# this place is messed up



## bluesunrunner (Dec 15, 2015)

hay you may wonder why I'm going by the new name bluesunrunner ? well I have tried to get my old sunrunner to work with may old password and it's all messed up cant  get help and it's got me pisset off . I have been here a long time but mite have to get out and find a place I can make sense off . it's to bad.


----------



## Bass Assassin (Dec 15, 2015)

Hang in there sunrunner. We don't want you to leave


----------



## Nevadabottles (Dec 15, 2015)

Talk to Adim, I am sure they can fix it.


----------



## 2find4me (Dec 15, 2015)

I got my account back, just ask admins for a new password.


----------



## CreekWalker (Dec 15, 2015)

sunrunner, stay with us!
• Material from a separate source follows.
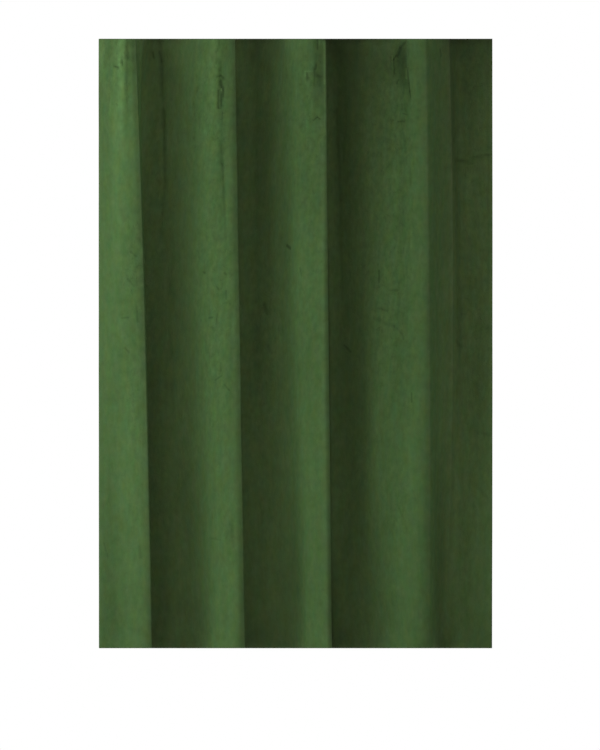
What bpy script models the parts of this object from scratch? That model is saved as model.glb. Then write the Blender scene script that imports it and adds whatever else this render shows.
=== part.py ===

Either request a new password from admin or look back at your emails from Sat. to the change your password link. I believe you can register, as a old member, instead of a new member, and the process will send you a new password to your email, which you can change ,(back to your old password) as soon as you sign in. It's a pain, but I got it squared away, pretty quick.


----------



## Harry Pristis (Dec 15, 2015)

You can get it straightened out, sunrunner.  The software recognized my screen name after nearly 12 years(!)  There was some fumbling to get a new password, but that fell into place also.  Ask for admin help.  :flag:


----------



## texkev (Dec 16, 2015)

Not messed up at all actually. I was very clear if anyone needs help at any time 7 days a week I am here. will send you a PM, get it fixed.


----------



## cowseatmaize (Dec 16, 2015)

Some good advice. I'll add make sure your reset code didn't end up in a spam folder. I had 3 accounts under 3 email addresses (one was outdated) and Kevin got me straightened out in no time.


----------



## iggyworf (Dec 16, 2015)

I only had minor troubles and then I got my same username and password. Stick with it and don't leave.


----------



## texkev (Dec 16, 2015)

all fixed


----------